GREEN BAY – Keisean Nixon did everything he could do to be on the field Sunday.
The NFL's leading kickoff returner neither practiced nor ran all week in hope that his nagging groin injury would feel good enough to play in the Packers' pivotal matchup against the Minnesota Vikings.
When he woke up Nixon didn't just feel good – he felt, well, let him explain.
"I texted the coaches this morning like, I feel like a Ferrari," Nixon said. "(They're) like, 'Huh?' I said, 'I feel like a Ferrari.' Came here, just ran around, I'm like, ready to go. So I'm playing."
Nixon looked like it, too, as he returned the Vikings' first kickoff for a 105-yard touchdown to propel the Packers to a 41-17 victory in front of 78,190 at Lambeau Field. It was the first of Nixon's career and the third longest kickoff return in team history, behind only Randall Cobb's 108-yarder in 2011 against New Orleans and Al Carmichael's 106-yard return against the Chicago Bears in 1956.
Nixon's touchdown, and the series of blocks that led to it, couldn't have come with better timing. Moments earlier, the Packers' special teams had a punt blocked that put the Vikings on the Green Bay 1-yard line. The defensive front held, forcing the Vikings to settle for a 21-yard Greg Joseph field goal.

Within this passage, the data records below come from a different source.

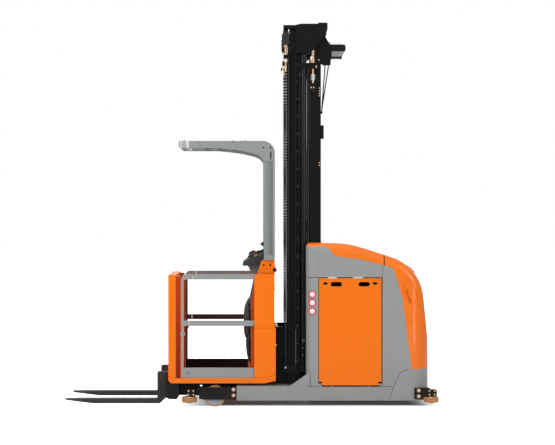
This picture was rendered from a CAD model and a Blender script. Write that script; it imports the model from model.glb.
from math import cos, pi, radians, sin, tau

import bmesh
import bpy
from mathutils import Matrix, Vector


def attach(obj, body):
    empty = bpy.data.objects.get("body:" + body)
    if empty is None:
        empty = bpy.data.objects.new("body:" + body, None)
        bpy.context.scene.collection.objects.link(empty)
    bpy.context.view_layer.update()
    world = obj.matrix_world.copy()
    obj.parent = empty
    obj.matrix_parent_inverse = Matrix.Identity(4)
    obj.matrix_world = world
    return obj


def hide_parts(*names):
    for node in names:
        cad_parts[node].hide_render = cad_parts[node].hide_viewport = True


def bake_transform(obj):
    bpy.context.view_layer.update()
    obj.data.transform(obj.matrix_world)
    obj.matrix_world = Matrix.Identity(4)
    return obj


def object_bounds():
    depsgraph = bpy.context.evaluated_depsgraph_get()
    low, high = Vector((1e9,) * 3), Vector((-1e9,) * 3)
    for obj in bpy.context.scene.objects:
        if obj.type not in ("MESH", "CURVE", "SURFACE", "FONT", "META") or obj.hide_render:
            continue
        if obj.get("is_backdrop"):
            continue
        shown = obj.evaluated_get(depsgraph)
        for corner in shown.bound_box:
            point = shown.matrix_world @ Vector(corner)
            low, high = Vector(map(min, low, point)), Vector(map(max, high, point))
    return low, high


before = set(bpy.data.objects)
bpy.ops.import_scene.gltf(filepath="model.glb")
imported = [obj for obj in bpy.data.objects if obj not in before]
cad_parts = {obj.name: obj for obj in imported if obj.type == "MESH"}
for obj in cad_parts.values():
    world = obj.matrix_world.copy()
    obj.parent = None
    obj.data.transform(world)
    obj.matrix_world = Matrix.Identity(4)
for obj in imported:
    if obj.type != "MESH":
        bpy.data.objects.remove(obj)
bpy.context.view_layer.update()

# The studio: a white floor that keeps the truck's soft shadow, a white surround, four large soft
# lamps, and a camera square to the truck's side at chest height, as far back as the photograph's.

scene = bpy.context.scene
scene.view_settings.view_transform = "Standard"

photo_width = 555
focal_px = 1618
shift_right_px, shift_down_px = 25.5, 12.5
camera_data = bpy.data.cameras.new("photo_camera")
camera_data.sensor_width = 36
camera_data.lens = focal_px / photo_width * camera_data.sensor_width
camera_data.shift_x = shift_right_px / photo_width
camera_data.shift_y = -shift_down_px / photo_width
camera = bpy.data.objects.new("photo_camera", camera_data)
camera.location = (0.0089, -14.385, 1.692)
camera.rotation_euler = (pi / 2, 0, 0)
scene.collection.objects.link(camera)
scene.camera = camera

floor_half = 60
floor_mesh = bpy.data.meshes.new("studio_floor")
floor_mesh.from_pydata(
    [(x * floor_half, y * floor_half, -0.0005) for x, y in ((-1, -1), (1, -1), (1, 1), (-1, 1))],
    [], [(0, 1, 2, 3)],
)
floor = bpy.data.objects.new("studio_floor", floor_mesh)
scene.collection.objects.link(floor)
floor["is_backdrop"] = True


def axes_of(tree, vector):
    """X, Y and Z of a vector."""
    axes = tree.nodes.new("ShaderNodeSeparateXYZ")
    tree.links.new(vector, axes.inputs[0])
    return axes.outputs


def maths(tree, operation, first, second):
    """Math node whose ends are sockets or numbers."""
    node = tree.nodes.new("ShaderNodeMath")
    node.operation = operation
    for socket, value in zip(node.inputs, (first, second)):
        if hasattr(value, "links"):
            tree.links.new(value, socket)
        else:
            socket.default_value = value
    return node.outputs[0]


def times(tree, first, second):
    return maths(tree, "MULTIPLY", first, second)


def plus(tree, first, second):
    return maths(tree, "ADD", first, second)


def ramp(tree, value, low, high, over=(0, 1), curve="LINEAR"):
    """First end below one bound, second end above the other; the bounds may run downwards."""
    node = tree.nodes.new("ShaderNodeMapRange")
    node.interpolation_type = curve
    node.inputs["From Min"].default_value = low
    node.inputs["From Max"].default_value = high
    node.inputs["To Min"].default_value, node.inputs["To Max"].default_value = over
    tree.links.new(value, node.inputs["Value"])
    return node.outputs[0]


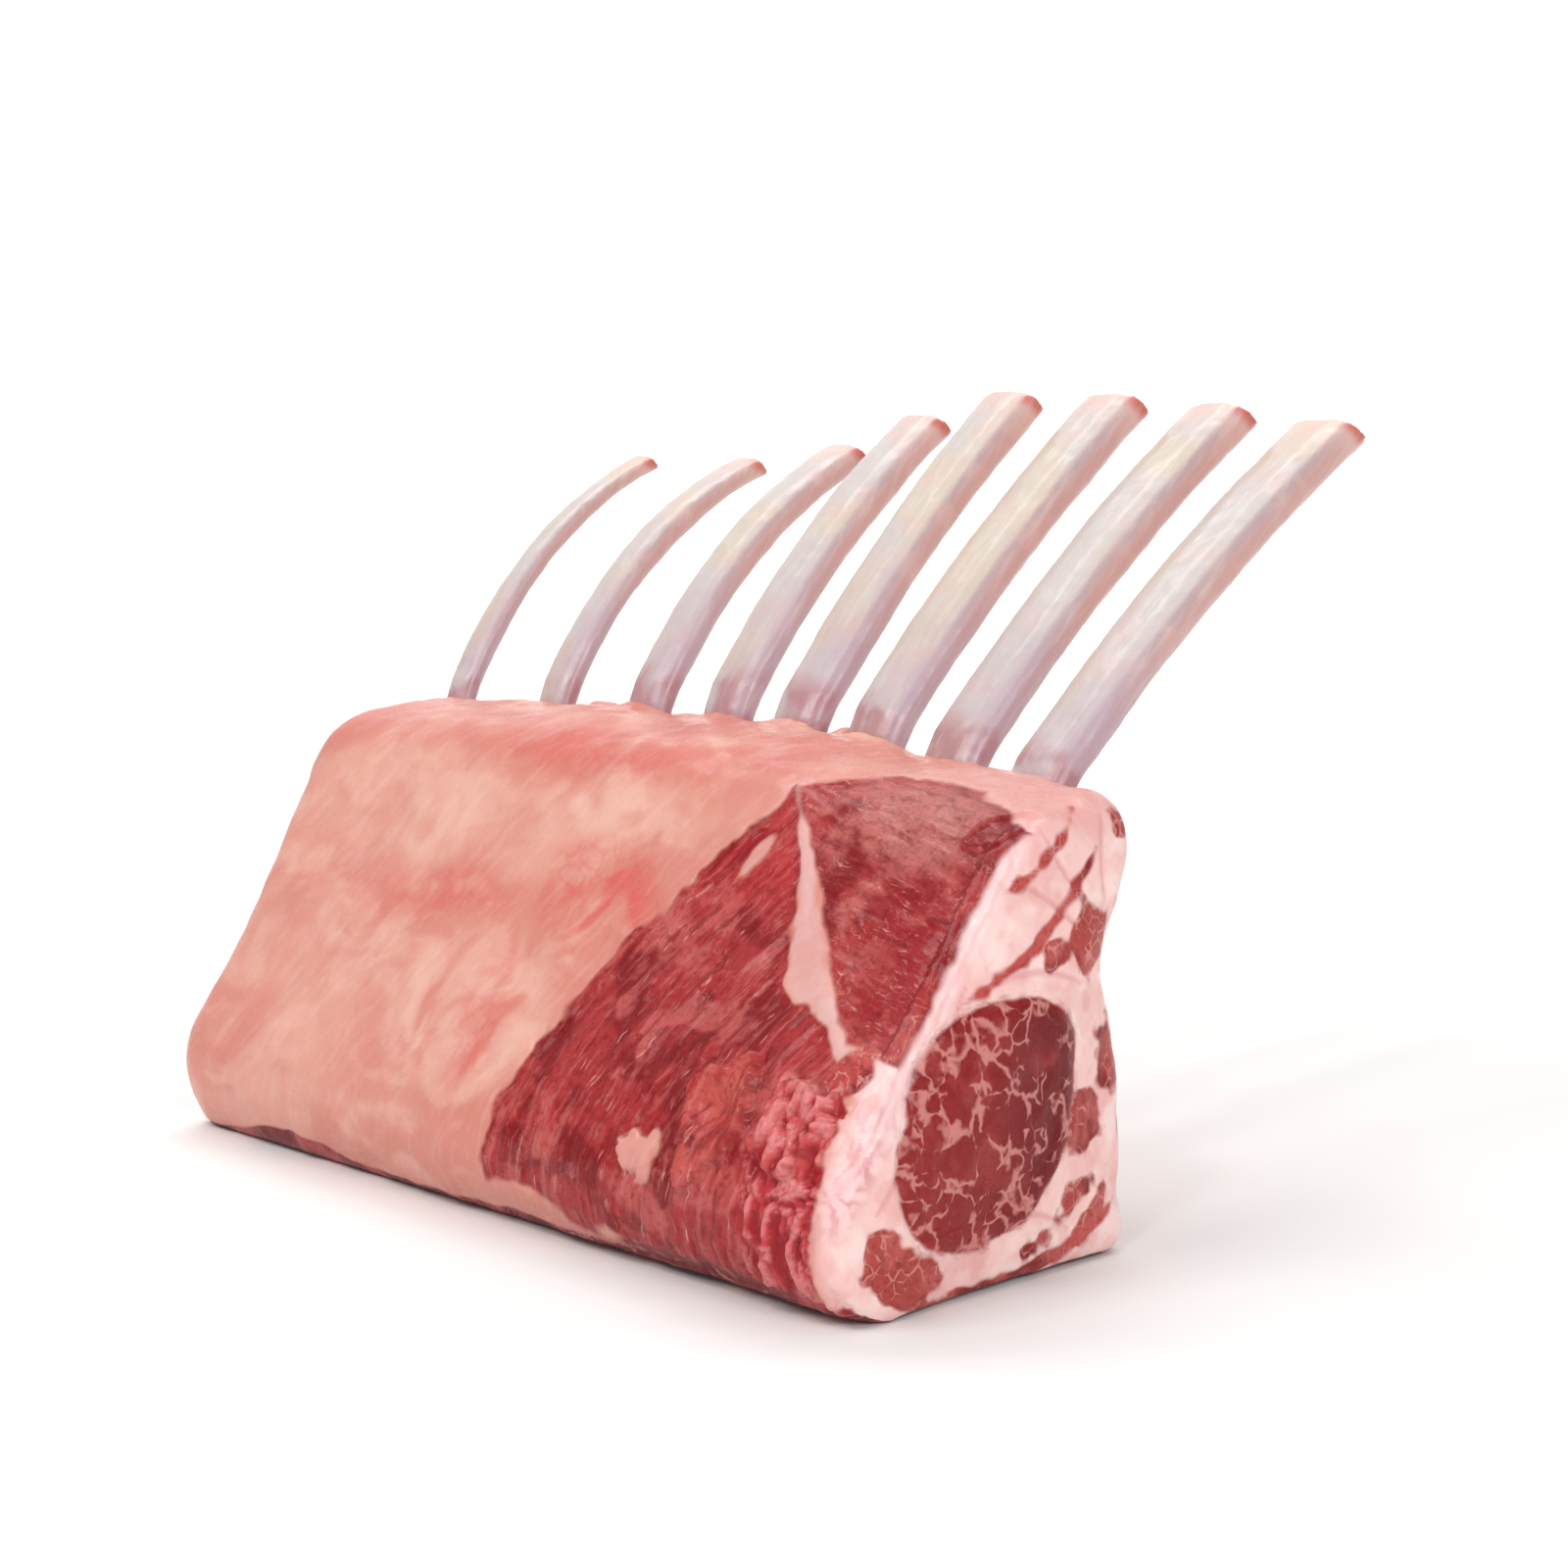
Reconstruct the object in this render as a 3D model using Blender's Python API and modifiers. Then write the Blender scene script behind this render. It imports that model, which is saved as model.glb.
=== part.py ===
"""Rack of lamb, cap on and frenched: eight long clean ribs standing out of one block of loin.

The block lies along X with its shoulder end at +X, its fat side at -Y and its rib side at +Y.
It stands on the flat of its loin, and the ribs lean out over the rib side.
Lengths are in millimetres until they reach Blender.
"""

import math

import bmesh
import bpy
from mathutils import Euler, Matrix, Vector

MM = 0.001
GAP = 0.3  # clearance kept between pieces that touch

# The block: what the butcher calls the rack, about as long as eight ribs and their gaps.
BLOCK_LENGTH = 225.0
RIDGE_RISE = 5.0  # how far the ridge stands higher half way along than at its ends
SHOULDER_RIM = 8.0  # rounding of the two cut ends
LOIN_RIM = 7.5
SHOULDER_DOME = 3.0  # the soft cut face bulges this far
OUTLINE_POINTS = 44


# A slice across the block. A pair holds a size at the shoulder end and at the loin end.
HEEL_REACH = (15.0, 6.0)  # how far the fat side bulges out past y = 0, low down
HEEL_HEIGHT = 20.0  # of that bulge above the ground
HEEL_ROUND = (16.5, 8.5)  # from the bulge in to where the base begins
FAT_SLOPE = (50.0, 58.0)  # degrees, how steeply the fat side rises over the bulge
FAT_KNOTS = 3
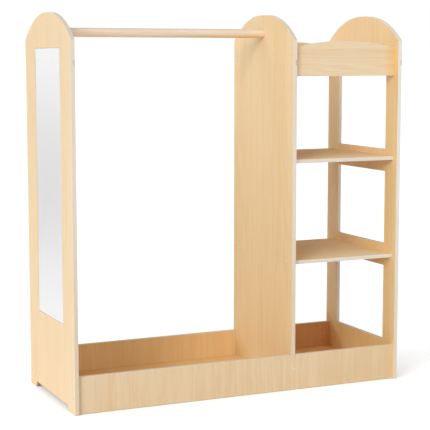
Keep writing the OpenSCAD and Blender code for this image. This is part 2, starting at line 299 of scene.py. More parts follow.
def buildStrip():  # printed plastic edging: a cool half and a cream half, with fine lines along it
    make = stripMake
    group, take, give = newGroup(
        "edgingStrip",
        [("Place", "Vector", None), ("Across", "Float", 0.0), ("Cool", "Color", None),
         ("Cream", "Color", None), ("Sheen", "Float", 0.4)],
        surfaceGives)
    cloud = noiseOf(group, scaled(group, take["Place"], make["clouds"]), detail=2.0)
    bent = vary(group, take["Across"], cloud, make["cloudBend"])
    ruled = join(group, (calc(group, "MULTIPLY", bent, make["rules"]),))
    slowly = scaled(group, take["Place"], make["alongRules"])
    lines = noiseOf(group, vectorCalc(group, "ADD", ruled, slowly), detail=2.0, roughness=0.6)
    half = smoothStep(group, bent, make["coolEnd"], make["creamStart"])
    share = vary(group, half, lines, make["lineShade"], clamp=True)
    plug(group, mixColour(group, share, take["Cool"], take["Cream"]), give["Color"])
    plug(group, vary(group, take["Sheen"], lines, make["lineRough"]), give["Roughness"])
    plug(group, lines, give["Height"])
    return group


speckleMake = {
    "cloudScale": (0.12, 0.12, 0.12),  # beside the chips' own
    "strength": 1.6,
    "rough": 0.2,
}


def buildSpeckle():  # chips of raw board, bubbles of foam or crystals of zinc
    group, take, give = newGroup(
        "speckle",
        [("Place", "Vector", None), ("Light", "Color", None), ("Dark", "Color", None),
         ("Grain Size", "Float", 0.001), ("Contrast", "Float", 1.0), ("Sheen", "Float", 0.6)],
        surfaceGives)
    fine = calc(group, "DIVIDE", 1.0, take["Grain Size"])
    spot = scaled(group, take["Place"], join(group, (fine, fine, fine)))
    chips = noiseOf(group, spot, detail=3.0, roughness=0.7)
    clouds = noiseOf(group, scaled(group, spot, speckleMake["cloudScale"]), detail=2.0)
    both = vary(group, vary(group, 0.0, chips, 1.0), clouds, 1.0)
    strength = calc(group, "MULTIPLY", take["Contrast"], speckleMake["strength"])
    share = calc(group, "MULTIPLY_ADD", both, strength, 0.5, clamp=True)
    plug(group, mixColour(group, share, take["Dark"], take["Light"]), give["Color"])
    rough = calc(group, "MULTIPLY_ADD", both, speckleMake["rough"], take["Sheen"])
    plug(group, rough, give["Roughness"])
    plug(group, chips, give["Height"])
    return group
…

It's the only lead Minnesota would have the entire game, as Nixon's touchdown began a run of 41 consecutive points scored by the Packers. It's the type of play Green Bay has been expecting the fourth-year veteran to make after rocketing to the league lead in kickoff return average (27.5 yards per return) over the past two months.
Nixon nearly had it last week in Miami but got dragged down at the Dolphins' 7-yard line following a 93-yard return. Cornerback Rasul Douglas gave him a little grief afterwards for coming up short but ran side-by-side with him en route to the Lambeau Field's south end zone.
"We needed it," Douglas said. "I knew he was going to the house. They drew that up all week. If you hit it, you're going to the house. He did a good job. I'm so happy for him."
According to Elias, Nixon is the only Packer to post a 90-plus-yard kickoff return in back-to-back games over the last 45 seasons and is only the third NFL player to accomplish that feat in back-to-back games in the same season over that time span (Tony Horne, 1999; Byron Hanspard, 1997).
In the process, Nixon notched his seventh consecutive game with 90-plus kickoff return yards on five or fewer returns, the second-longest streak in NFL history behind only Glyn Milburn (eight-game streak in 1996).
Nixon now has a league-best six games this season with 100-plus yards on kickoff returns, tying Dave Hampton (1971) for the most in a season by a Packer (since 1950). His six this season are the most by an NFL player since 2013 (Cordarrelle Patterson, eight; Devin Hester, six).
Asked what he saw on the 105-yard return, Nixon deadpanned: "the kicker," because of how well the Packers' return team blocked on the play. Resigned to the fact he wouldn't be able to play because he didn't practice Friday, Nixon was proud to push through and come up when his team needed him most.
"I was down actually all week. I thought I wasn't going to play," said Nixon, who is now averaging 30.0 yards per kickoff return this season. "Guys always told me, just pray on it and you'll be all right. It was just like see how I feel and if I'm ready to go Sunday we know you're going to play, we know you want to play. So, just praying about it and resting. Just needed a spark and I was a spark for us."
Nixon's return was the first domino to fall during four quarters of dominant football for the Packers. Shortly after Nixon's big play, safety Darnell Savage returned a Kirk Cousins interception for a 75-yard touchdown.
You have to travel all the way back to Oct. 30, 1967, for the last time the Packers had a kickoff-return touchdown and touchdown off an interception. The Packers beat the St. Louis Cardinals that day, 31-23.
Kicker Mason Crosby, now in his 16th NFL season, has seen a lot of special talents come through Green Bay over the years, including Cobb. But the impact Nixon has had over a span of two months is unquantifiable.
"He's special. He's so sudden," kicker Mason Crosby said. "The guys, like we saw for a long time with Devin Hester, you sense that urgency for guys to get on their blocks and execute the plays really well. He is just electric. It's fun to watch. He makes a hard cut and he's just gone."